If you sign onto it, NRCS will come out and prescribe a rotational grazing program, and they'll mandate how tall you have to keep the grass. Don't know if they'll mandate that you kill off KY-31 or any other existing forages and replant the their choice... but it wouldn't surprise me. We sold all the cows last fall - except for one heifer, and have two horses... but they couldn't tell me if there was a minimum requirement for how many head of livestock you'd have to have to qualify... just a maximum number(140 head).
If you sign onto it, NRCS will come out and prescribe a rotational grazing program, and they'll mandate how tall you have to keep the grass. Since we sold out, I was looking to pull out most of the cross-fences to facilitate mowing/haying... but doubt they'd allow that, now. And, since my place is fenced with 2 strands of electrified HT wire - even the perimeters - I suspect they'd require that I put in 'more substantial' fencing, even though this has served just fine for 25 years. (Heck... 20 yrs or so ago, when I was looking at putting in an upland pond in a recently logged-off stand of ice-storm-damaged pines, 1000 ft or more uphill, through the woods, from the cow pasture, they were going to require a 5-strand barbed wire fence around it... even though there were NEVER going to be any cattle anywhere close to it.)
No haying or mowing between May 15 and Aug 1 - like so many of these FSA/NRCS programs, they seem to be more concerned about 'ground-nesting birds' than about farming. If you're concerned about making any sort of decent quality hay... forgettaboutit.
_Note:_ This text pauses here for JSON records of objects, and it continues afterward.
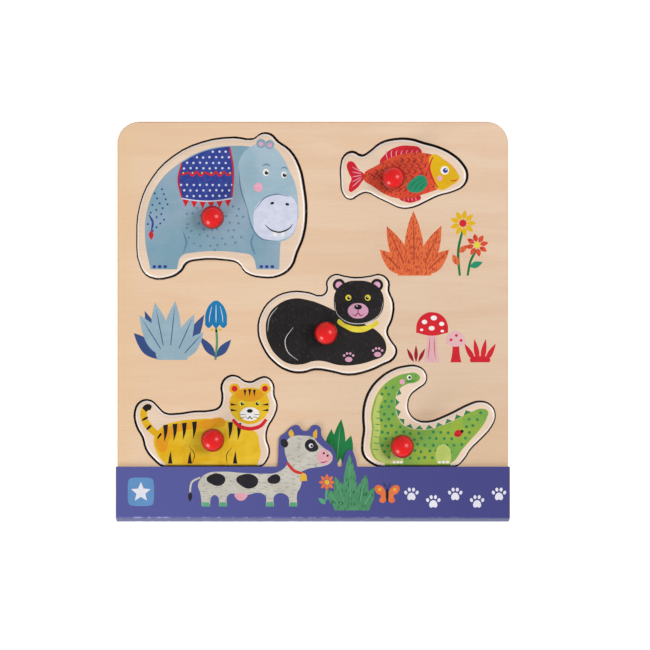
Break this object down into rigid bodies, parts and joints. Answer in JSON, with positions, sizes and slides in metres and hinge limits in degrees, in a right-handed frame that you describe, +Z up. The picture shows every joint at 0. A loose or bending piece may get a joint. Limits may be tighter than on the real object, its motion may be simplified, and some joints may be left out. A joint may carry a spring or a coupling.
{
  "type": "wooden peg puzzle",
  "caption": "Square wooden peg puzzle: plywood board with animal-shaped lift-out inserts, each with a red ball knob, and a folded card sleeve over the lower edge.",
  "frame": {"origin": "under the middle of the whole puzzle, on the surface it rests on; the board's middle is 3.3 mm along +Y and its underside 0.8 mm up", "axes": "+Z up out of the board's face, +Y towards the board's top edge, +X to the right as the picture is seen"},
  "size_m": [0.252, 0.2566, 0.0231],
  "materials": {
    "pale_plywood": "pale plywood face, sanded, thin matt varnish",
    "backing_plywood": "bare plywood",
    "insert_plywood": "plywood with a printed face, satin varnish",
    "dowel_birch": "bare turned birch",
    "red_lacquer": "turned wood in gloss red lacquer",
    "violet_card": "printed card, satin"
  },
  "bodies": {
    "board": {"base_board": "backing_plywood", "frame_board": "pale_plywood"},
    "hippo_piece": {"hippo_insert": "insert_plywood", "hippo_knob": "red_lacquer", "hippo_dowel": "dowel_birch"},
    "fish_piece": {"fish_insert": "insert_plywood", "fish_knob": "red_lacquer", "fish_dowel": "dowel_birch"},
    "bear_piece": {"bear_insert": "insert_plywood", "bear_knob": "red_lacquer", "bear_dowel": "dowel_birch"},
    "tiger_piece": {"tiger_insert": "insert_plywood", "tiger_knob": "red_lacquer", "tiger_dowel": "dowel_birch"},
    "dinosaur_piece": {"dinosaur_insert": "insert_plywood", "dinosaur_knob": "red_lacquer", "dinosaur_dowel": "dowel_birch"},
    "sleeve": {"card_sleeve": "violet_card"}
  },
  "joints": [
    {"name": "hippo_lift", "type": "slide", "parent": "board", "child": "hippo_piece", "axis": [0, 0, 1], "range_m": [0, 0.03]},
    {"name": "fish_lift", "type": "slide", "parent": "board", "child": "fish_piece", "axis": [0, 0, 1], "range_m": [0, 0.03]},
    {"name": "bear_lift", "type": "slide", "parent": "board", "child": "bear_piece", "axis": [0, 0, 1], "range_m": [0, 0.03]},
    {"name": "tiger_lift", "type": "slide", "parent": "board", "child": "tiger_piece", "axis": [0, 0, 1], "range_m": [0, 0.03]},
    {"name": "dinosaur_lift", "type": "slide", "parent": "board", "child": "dinosaur_piece", "axis": [0, 0, 1], "range_m": [0, 0.03]},
    {"name": "sleeve_pull", "type": "slide", "parent": "board", "child": "sleeve", "axis": [0, -1, 0], "range_m": [0, 0.06]}
  ]
}
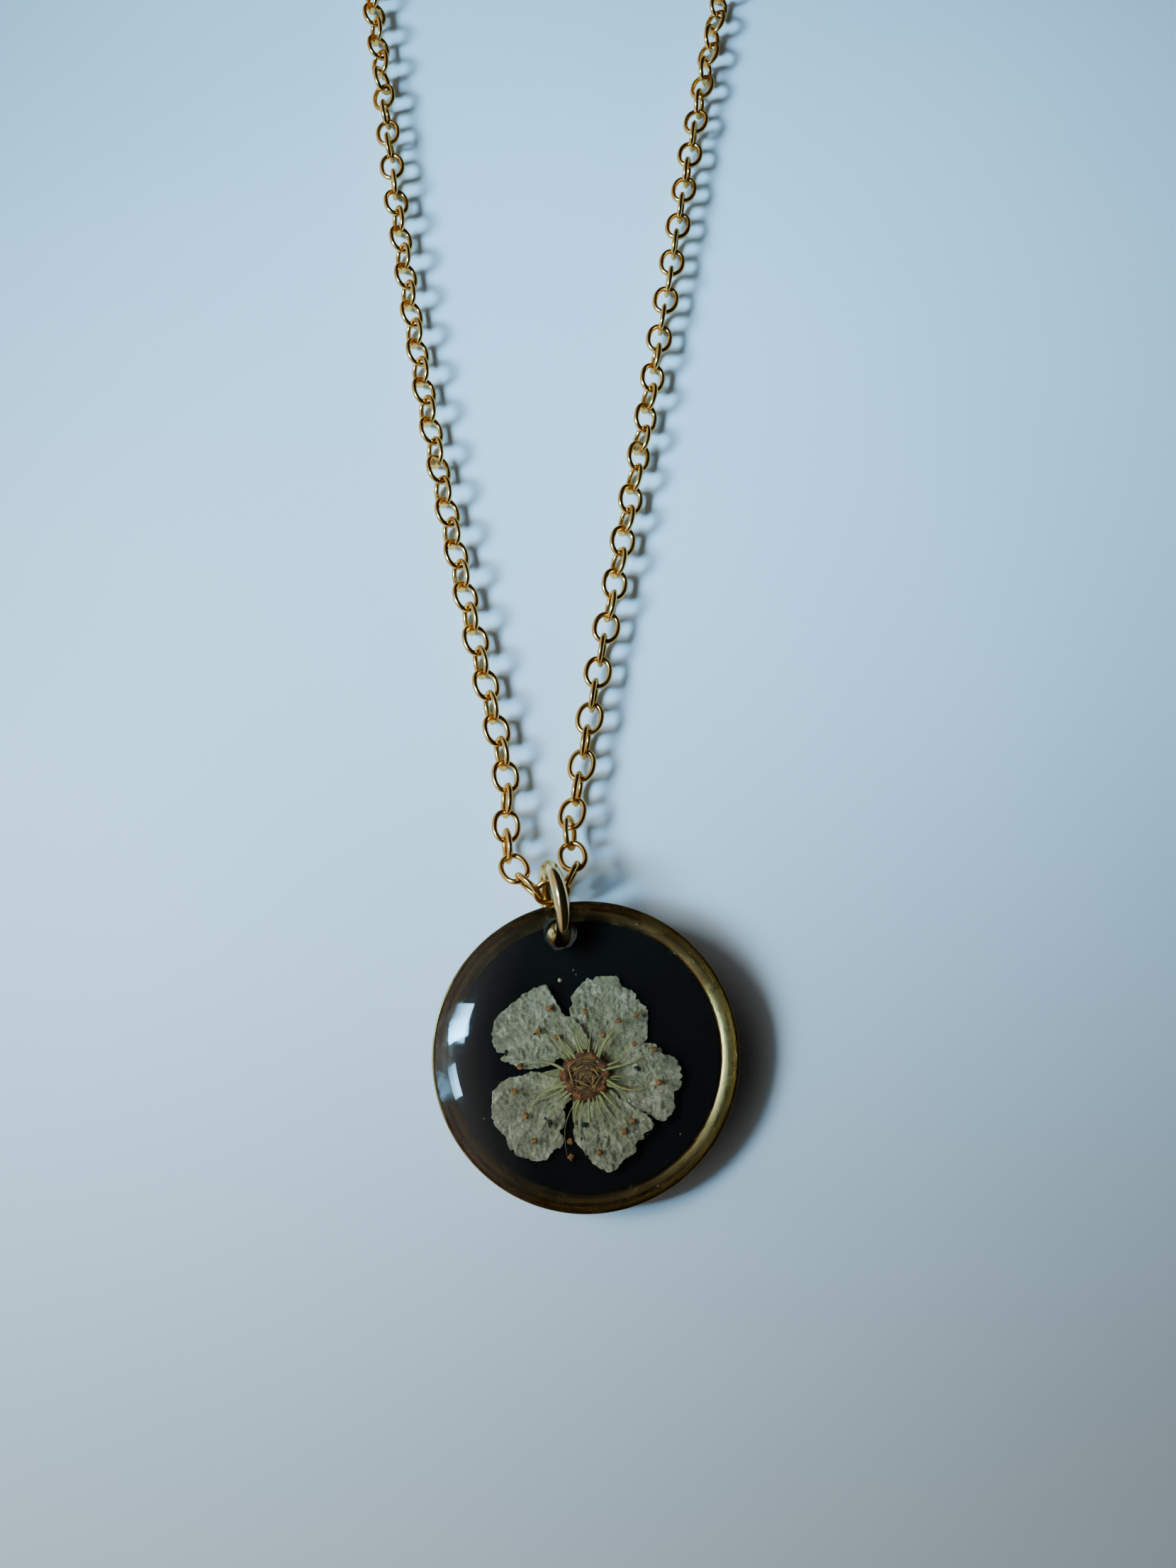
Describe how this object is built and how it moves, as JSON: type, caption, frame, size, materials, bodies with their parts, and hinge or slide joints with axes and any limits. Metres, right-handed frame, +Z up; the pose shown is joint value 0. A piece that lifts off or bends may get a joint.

Wow, no way I'd do all that. Thanks.

My brother has a place in the CRP at like $240, and a guy down the road is at $150. Both of those places have been row cropped. A place like mine, that's only had cattle on it, doesn't qualify for anything.......Until I heard about this program. Way more aggravation than it's worth though.

Probably more to it - and more hurdles to jump over than they could tell me - but, it looks like almost every other FSA/NRCS/USDA program I've dealt with... the requirements/mandates/restrictions are so onerous that it's not worth the trouble for me.